USS Missoula (APA-211)

 Iwo Jima beach with Mount Suribachi in background, 20 Feb 1945

carrying the first flag up Suribachi.

Schrier had assembled his patrol at 8 a.m. to begin the climb up the mountain. Despite the large numbers of Japanese troops in the vicinity, Schrier's patrol made it to the rim of the crater at about 10:15 a.m., having come under little to no enemy fire, as the Japanese were being bombarded at the time. The flag was attached by Schrier and two Marines to a Japanese iron water pipe found at the top, and the improvised flagstaff was raised and planted by Schrier and some of his men. The raising of the national colours immediately caused a loud cheering reaction from the Marines, sailors, and coastguardsmen on the beach below and from the men on the ships near the beach. The loud noise made by the servicemen and blasts of the ship horns alerted the Japanese, who up to this point had stayed in their cave bunkers. Schrier and his men near the flagstaff then came under fire from Japanese troops, but the Marines quickly eliminated the threat. Schrier was later awarded the Navy Cross for volunteering to take the patrol up Mount Suribachi and raising the American flag.

Schrier and two Marines attaching the first flag.

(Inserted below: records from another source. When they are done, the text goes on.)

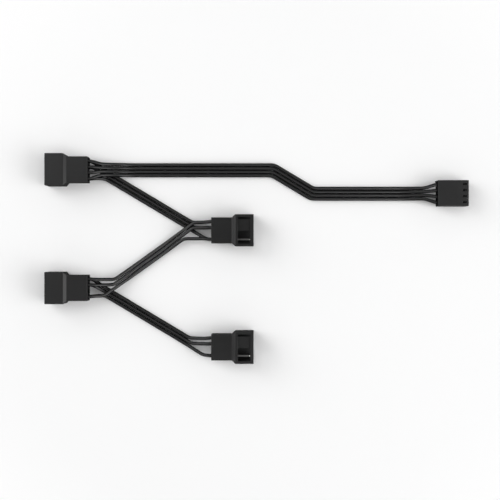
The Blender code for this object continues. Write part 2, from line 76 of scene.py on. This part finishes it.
RING_GLOW = 1.0
CANOPY_SIDES = 48

# Black nylon: noise scales are in waves a metre, bump depths in metres
NYLON_COLOURS = ((0.0045, 0.0045, 0.0047), (0.0065, 0.0065, 0.0067))
NYLON_FLOW_SCALE = 240
NYLON_GRAIN_SCALE = 11000
NYLON_ROUGHNESS = (0.33, 0.42)
NYLON_WALL_ROUGHNESS = 0.45
NYLON_GRAIN_DEPTH = 0.000004
NYLON_GLOSS = 0.45

# Black insulation: the strands under it lie round it once in a lay length
INSULATION_COLOURS = ((0.0035, 0.0035, 0.0037), (0.0055, 0.0055, 0.0058))
INSULATION_ROUGHNESS = (0.30, 0.42)
INSULATION_FLANK_ROUGHNESS = 0.55
INSULATION_FINE_SCALE = 9000
INSULATION_BUMP_DEPTH = 0.000006
INSULATION_GLOSS = 0.5
STRANDS = 7
LAY_LENGTH = 0.011
DRAW_LINES_ROUND = 9
DRAW_LINES_ALONG = 90

# Tin plate
TIN_COLOURS = ((0.47, 0.47, 0.46), (0.55, 0.55, 0.54))
TIN_CLOUD_SCALE = 1500
TIN_ROLLING_SCALE = (900, 16000, 16000)
TIN_ROUGHNESS = (0.22, 0.38)
TIN_ROLLING_DEPTH = 0.000003

# Painted shade: how matt, and so how much darker, upright faces are, and between which tilts a wire's flank
# turns matt and darker
UPRIGHT_STEEPNESS = 3
WALL_PAINTED_SHADE = 0.6
FLANK_SHADE_TILTS = (0.12, 0.60)
MATT_ROUGHNESS = 0.9

# Floor: it fades into the white background between two distances from its middle
FLOOR_SIZE = 6.0
FLOOR_DROP = 0.00002
FLOOR_COLOUR = (0.93, 0.93, 0.93)
FLOOR_FADE = (0.105, 0.170)

# Terminal row
POSITIONS = 4
PITCH = 0.00254
PIN_ROW = 0.0036
SOCKET_ROW = 0.00325
INSULATION_DEPTH = 0.0027

# Wires and their routes, as the model's own wires run
WIRE_DIAMETER = 0.00145
RIBBON_PITCH = 0.0015
LEVEL_PITCH = 0.0023
WIRE_STACK = 0.0015
WIRE_LIFT = 0.00074
TRUNK_LINE = ((-0.0655, 0.03743), (0.00675, 0.03743), (0.02345, 0.02745), (0.0710, 0.02745))
LINK_LINES = {
    "link_1": ((-0.0605, 0.03315), (-0.0293, 0.01455)),
    "link_2": ((-0.0293, 0.0114), (-0.0607, -0.0111)),
    "link_3": ((-0.0626, -0.0153), (-0.0303, -0.0346)),
}
LEAN_DISTANCE = 0.0025
LEAVE_DISTANCE = 0.0016
JOIN_DISTANCE = 0.0065
STRAIGHT_EXIT = 0.0015
UPPER_WAY = ((0.0065, 0.0034), (0.0100, 0.00255), (0.0125, 0.0024), (0.0165, 0.0012), (0.0190, WIRE_LIFT))
LOWER_WAY = ((0.0045, 0.0020), (0.0070, 0.0011), (0.0095, WIRE_LIFT))
SINGLE_WAY = ((0.0060, 0.0022), (0.0105, 0.0011), (0.0140, WIRE_LIFT))
ROUTE_STEP = 0.0008
ROUTE_SMOOTHING = 3
SMOOTHING_ROUNDS = 2
FINE_STEPS = 2
WIRE_SIDES = 24
WIRE_RIPPLE = 0.000006
WIRE_RIPPLE_PITCH = 0.004

# Runs of wires: at each end its connector, the layer that it lies in there, and its way down to the floor
RUNS = {
    "trunk": (("connector_1", 1, UPPER_WAY), ("socket_plug", 0, SINGLE_WAY)),
    "link_1": (("connector_1", -1, LOWER_WAY), ("connector_2", -1, LOWER_WAY)),
    "link_2": (("connector_2", 1, UPPER_WAY), ("connector_3", 1, UPPER_WAY)),
    "link_3": (("connector_3", -1, LOWER_WAY), ("connector_4", 0, SINGLE_WAY)),
}

# Positions that a link has wires in, and their places beside each other, in wires from its middle
LINK_PLACES = {1: 1, 2: 0, 4: -1}

# Edges that the finish rounds
MERGE_DISTANCE = 0.000001
SHARP_ANGLE = math.radians(50)
FLAT_ANGLE = math.radians(0.5)
HOUSING_EDGE = 0.00007
TERMINAL_EDGE = 0.00003
EDGE_SEGMENTS = 2


class Link:
    """One output of a node. Arithmetic on it adds Math nodes to its tree."""

    def __init__(self, maker, output):
        self.maker = maker
        self.output = output

    def maths(self, operation, first, second=0.0):
        return self.maker.node("ShaderNodeMath", {"operation": operation}, {0: first, 1: second})

    def __add__(self, other):
        return self.maths("ADD", self, other)

    def __radd__(self, other):
        return self.maths("ADD", other, self)

    def __sub__(self, other):
        return self.maths("SUBTRACT", self, other)

    def __rsub__(self, other):
        return self.maths("SUBTRACT", other, self)

    def __mul__(self, other):
        return self.maths("MULTIPLY", self, other)

    def __rmul__(self, other):
        return self.maths("MULTIPLY", other, self)


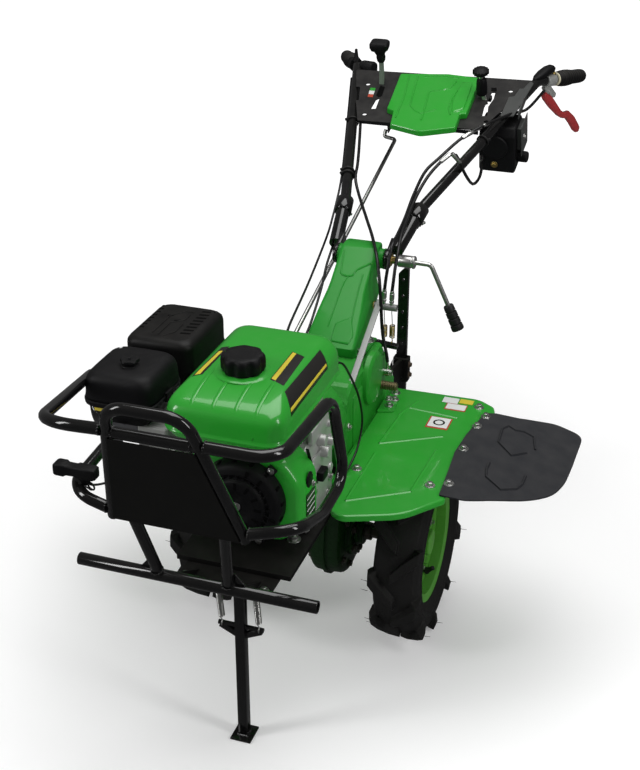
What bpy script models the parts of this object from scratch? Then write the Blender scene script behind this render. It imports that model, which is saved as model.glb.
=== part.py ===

Photographs of the first flag were taken by Staff Sergeant Louis R. Lowery, who accompanied the patrol up the mountain. (note the marine in the foreground having his hand on the trigger)

The second flag

This begs the question of why was there a second flag at all since a flag was already flying. Many who first learn of this notice the first flag is smaller and think it was replaced for the media but the reality is more complicated as described by James Bradley, writer of Flags of Our Fathers.

''The Secretary of the Navy, James Forrestal, had decided the previous night that he wanted to go ashore and witness the final stage of the fight for the mountain. Now, under a stern commitment to take orders from Howlin' Mad Smith, the secretary was churning ashore in the company of the blunt, earthy general. Their boat touched the beach just after the flag went up, and the mood among the high command turned jubilant. Gazing upward, at the red, white, and blue speck, Forrestal remarked to Smith: "Holland, the raising of that flag on Suribachi means a Marine Corps for the next five hundred years".


Forrestal was so taken with the fervour of the moment that he decided he wanted the Second Battalion's flag flying on Mt. Suribachi as a souvenir. The news of this wish did not sit well with 2nd Battalion Commander Chandler Johnson, whose temperament was every bit as fiery as Howlin Mad's. "To hell with that!" the colonel spat when the message reached him. The flag belonged to the battalion, as far as Johnson was concerned. He decided to secure it as soon as possible, and dispatched his assistant operations officer, Lieutenant Ted Tuttle, to the beach to obtain a replacement flag. As an afterthought, Johnson called after Tuttle: "And make it a bigger one."''

— James Bradley, Flags of Our Fathers

The official Marine Corps history of the event is that Tuttle received the flag from Navy Ensign Alan Wood of USS LST-779, but according to the Coast Guard Historian's Office the claims made about the origins of the second flag by former U.S. Coast Guardsman Quartermaster Robert Resnick, who served aboard the USS Duval County at Iwo Jima. are true.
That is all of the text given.